If you do want to say something, I’ve given you plenty of things to at least respond to, but it’s your world, and I’m just living in it, right?
I mean I’m barely doing that, I don’t even think I count as a grain of sand or a pixel on a phone screen on Planet Ina.
Thinking about you is bad enough, but how do I stop the conspiracy ideation?
Police officers, the church, stories of sexual carnage and violence.
I mean- there’s too much to lose now to just decide to “go crazy” again.
I’m working hard on building a future for myself, a foundation.
You know that.
I suppose I should tell you I earned my Associates Degree, and 'I’m going for my bachelors, not so certain about a Master’s, but honestly, you probably don’t care about any of that anyway.

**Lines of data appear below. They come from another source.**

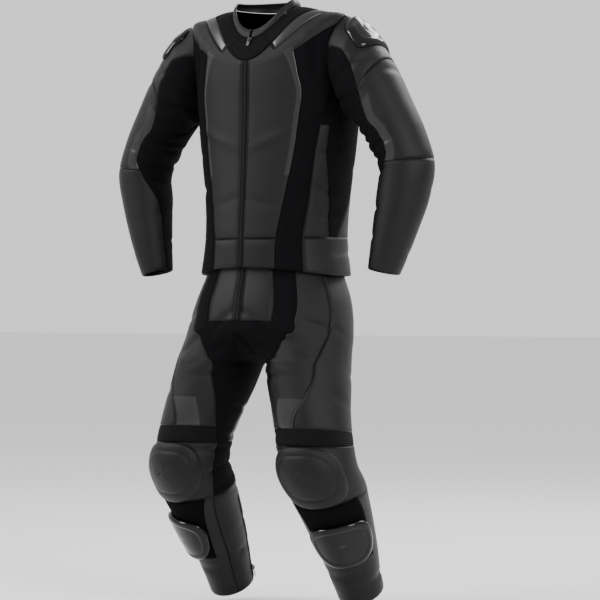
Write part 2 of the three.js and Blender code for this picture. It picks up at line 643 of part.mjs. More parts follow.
function zips() {
  const rim = torso[torsoRow(12)].left[0];
  const below = torso[torsoRow(11.5)].left[0];
  const foot = rim.p.clone().lerp(below.p, 0.5);
  const along = below.p.clone().sub(rim.p).normalize();
  const out = rim.n.clone().add(below.n);
  out.addScaledVector(along, -out.dot(along)).normalize();
  zipPull('front_zip', foot, along, out, TAB.front_length);
  for (const side of SIDES) {
    const corner = [15, 16].map((at) => [OUTER, OUTER + 1].map((j) => legs[side][legRow(at)][j]));
    const [top, bottom] = corner.map(([a, b]) => a.p.clone().add(b.p).multiplyScalar(0.5));
    const down = bottom.clone().sub(top).normalize();
    const normal = corner.flat().reduce((sum, n) => sum.add(n.n), vec(0, 0, 0));
    normal.addScaledVector(down, -normal.dot(down)).normalize();
    zipPull(`ankle_zip_${side}`, top.lerp(bottom, ANKLE_PULL_PLACE), down, normal, TAB.ankle_length);
  }
}

jacket();
sleeves();
trousers();
connectionZip();
zips();
export default suit;
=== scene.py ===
import math
import bpy
import numpy as np
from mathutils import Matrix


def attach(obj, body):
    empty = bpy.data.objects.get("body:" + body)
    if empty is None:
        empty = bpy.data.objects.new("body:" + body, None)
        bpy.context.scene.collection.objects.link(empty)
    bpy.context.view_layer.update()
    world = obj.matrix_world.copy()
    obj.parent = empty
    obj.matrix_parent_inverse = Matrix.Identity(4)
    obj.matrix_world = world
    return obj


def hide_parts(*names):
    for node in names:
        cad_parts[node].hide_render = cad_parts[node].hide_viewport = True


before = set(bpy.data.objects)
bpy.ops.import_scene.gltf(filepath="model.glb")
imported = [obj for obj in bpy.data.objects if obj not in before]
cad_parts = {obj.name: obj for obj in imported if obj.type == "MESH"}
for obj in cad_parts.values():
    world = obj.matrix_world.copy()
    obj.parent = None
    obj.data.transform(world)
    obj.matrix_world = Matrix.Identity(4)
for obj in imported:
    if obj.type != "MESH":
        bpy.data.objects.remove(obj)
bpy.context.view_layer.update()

# Torso: a tube of rings joined by smooth curves, as a fine grid of points with FINE steps to each panel cell.
# Lengths are millimetres and angles degrees until a mesh is made. Each ring row starts with its number, then
# front, side and back height, half width, front, side and back depth, and the powers drop and taper. A seam
# row gives the angles of zip, gloss edge, front edge, wedge front and back, side and stretch back.
FINE = 6
ARMPIT = 4
SHOULDER = 8
TORSO_ROWS = [
    0, .5, 1, 1.5, 2, 2.5, 3, 3.4, 3.75, 4, 4.5, 5, 5.5, 6, 6.5, 7, 7.5, 8, 9, 10, 11, 11.5, 12,
]
TORSO = [
    [0, -571, -589, -592, 180, -159, -4, 150, 2, .92], [1, -505, -501, -503, 168, -157, 0, 151, 2, .92],
    [2, -411, -411, -411, 172, -150, 4, 157, 2, .92], [3, -310, -310, -310, 187, -144, 6, 158, 2, .92],
    [4, -223, -223, -223, 199, -141, 6, 156, 2, .92], [5, -185, -150, -168, 204, -140, 4, 154, 2, .94],
    [6, -150, -83, -112, 207, -140, -6, 147, 2.2, 1], [7, -122, -32, -62, 209, -139, -18, 134, 2.4, 1.1],
    [8, -106, 8, -22, 207, -138, -36, 116, 2.6, 1.25], [9, -99, 17, -4, 170, -137, -42, 98, 3.2, 1.5],
    [10, -92, 23, 10, 145, -134, -45, 84, 4.4, 1.8], [11, -66, 31, 23, 112, -126, -45, 58, 3.2, 1.5],
    [12, -40, 34, 31, 82, -114, -44, 27, 2, 1],
]
TORSO_SEAMS = [
    [0, 1.6, 21, 26.5, 50, 82, 86, 92], [1, 1.6, 24, 29, 51.7, 79, 83.5, 88],
    [2, 1.6, 30, 34, 55.5, 76, 90, 108], [3, 1.6, 34, 38, 55.5, 67, 90, 111],
    [4, 1.6, 35.5, 39.5, 57, 66, 90, 114], [5, 1.6, 36.5, 40.5, 49, 57, 90, 134],
    [6, 1.6, 33, 37, 45, 52, 90, 138], [8, 1.6, 26, 33, 50, 68, 90, 140],
    [12, 1.6, 22, 34, 52, 70, 90, 140],
]
ARMHOLE = [[4, 0], [4.5, 17], [5, 24], [5.5, 28], [6, 30], [6.5, 30], [7, 28], [7.5, 20], [8, 0]]


def smooth(rows, at):
    """Every column of a table at the given numbers, as cubic curves with the slopes of the rows on each side."""
    rows = np.array(rows, float)
    at = np.asarray(at, float)
    n = len(rows)
    lo, hi = np.maximum(np.arange(n) - 1, 0), np.minimum(np.arange(n) + 1, n - 1)
    slope = (rows[hi] - rows[lo]) / (rows[hi, :1] - rows[lo, :1])
    i = np.clip(np.searchsorted(rows[:, 0], at, "right") - 1, 0, n - 2)
    step = (rows[i + 1, 0] - rows[i, 0])[:, None]
    t = (at - rows[i, 0])[:, None] / step
    p, q, a, b = rows[i], rows[i + 1], slope[i] * step, slope[i + 1] * step
    return (p + t * (a + t * (3 * (q - p) - 2 * a - b + t * (2 * (p - q) + a + b)))).T


def body_points(ring, degrees):
    """Rings like a rounded rectangle: x follows the sine of the angle, depth and height powers of its cosine."""
    at, front_z, side_z, back_z, half, front_y, side_y, back_y = [c[:, None] for c in ring[:8]]
    drop, taper = (ring[8][:, None], ring[9][:, None]) if len(ring) > 8 else (2, .95)
    s, c = np.sin(np.radians(degrees)), np.cos(np.radians(degrees))
    end_y, end_z = np.where(c > 0, front_y, back_y), np.where(c > 0, front_z, back_z)
    x = half * np.sign(s) * np.abs(s) ** .95
    y = side_y + (end_y - side_y) * np.abs(c) ** taper
    return np.stack([x, y, side_z + (end_z - side_z) * np.abs(c) ** drop], -1)


def spread(marks, count):
    """Angles at every fine column from the angles at the whole columns."""
    marks = np.array(marks)
    return np.array([np.interp(np.arange(count * FINE + 1) / FINE, np.arange(count + 1), m) for m in marks])


def fine_rows(rows):
    """Row numbers at every fine row: FINE equal steps from each row to the next, then the last row."""
    return np.concatenate([np.linspace(a, b, FINE, endpoint=False) for a, b in zip(rows, rows[1:])] + [[rows[-1]]])


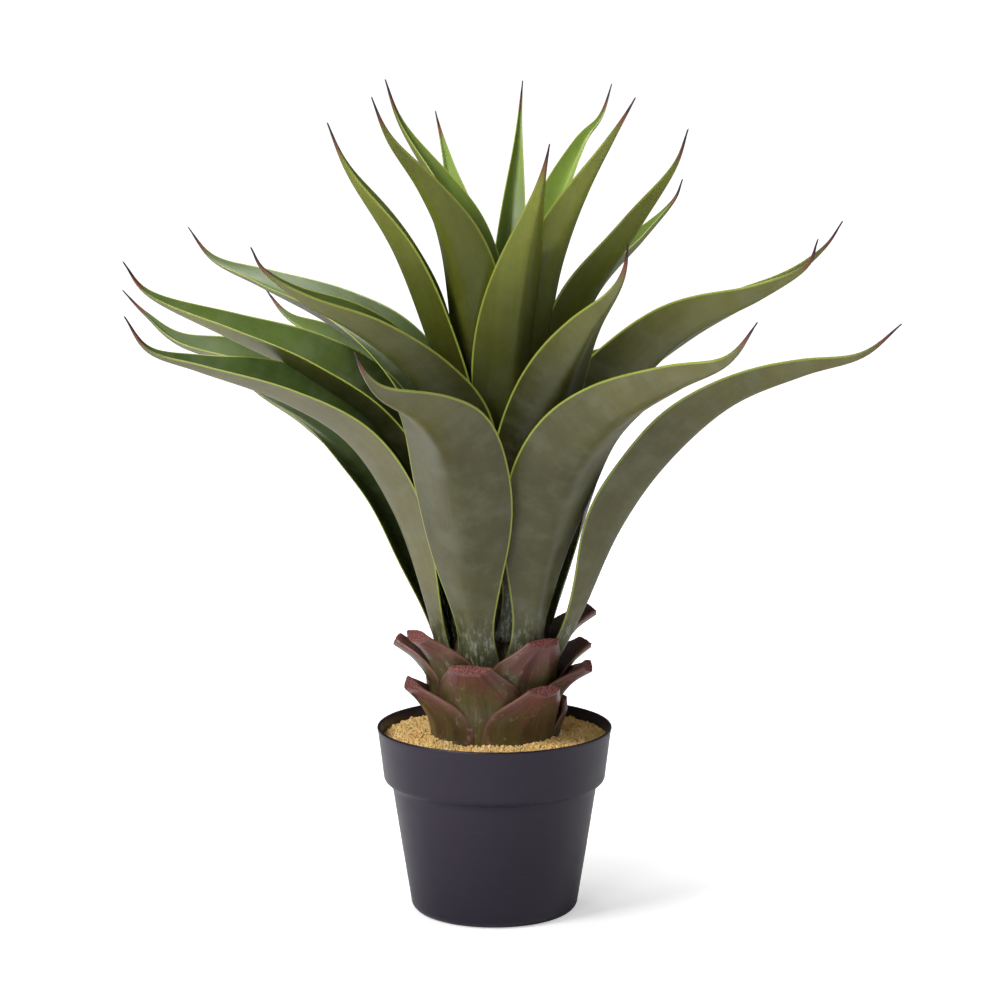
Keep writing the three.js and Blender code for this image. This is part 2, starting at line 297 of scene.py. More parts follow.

Still, and I’m saying this for myself now, it’s a bad idea to buy a ticket to Norway.
I could be arrested for up to 6 months.
I have a job I’ve been holding down, I have a career goals I aspire to achieve.
I just can’t allow myself to risk that for some petty truths about a relationship that happened 15 years ago.
I’ve been with so many other women in that time, and none of it worked out but when you look at the inherent racism of the United States of America it makes more sense.
Still! I’ve done it before, I can do it again, I just don’t want to bother at the moment.
Look you don’t care about any of this, I’ll just end up in jail and you can sleep better at night knowing I’m behind bars for a while and then on a fucking plane back to Boston.
But I care, and like I want the best for you, I want the best for myself as well.
Lots of talk about “other people”
Not me, not one.
Almost dying because of that cop in the park.
Transexuals.
What a time to be alive.
These visions, these thoughts.
I feel a twinge of angry and jealousy, and it evaporates.
I’m slightly annoyed and then it vanishes.
I can’t even describe it as angst when I see these visions.
I can’t must up enough emotion to care.
Just empty sexual hallucinations.
It’s never you, it’s always “someone else” but your face is on them, a deep fake. A psychic fucking deep fake.
Over and over.
Right before I try and fall asleep.
I’m not even sad.
I can’t go back in time, teleport to your location and start a fight with the guy.
I never could.
I’m not clairvoyant, especially not on a messenger applications, millions of miles and computers away.
I can’t tell by the words on the screen whether or not you were lying.
I can’t, I couldn’t do anything, then and now.
A hollow realization.
Emptiness, but not the good “Zen” kind.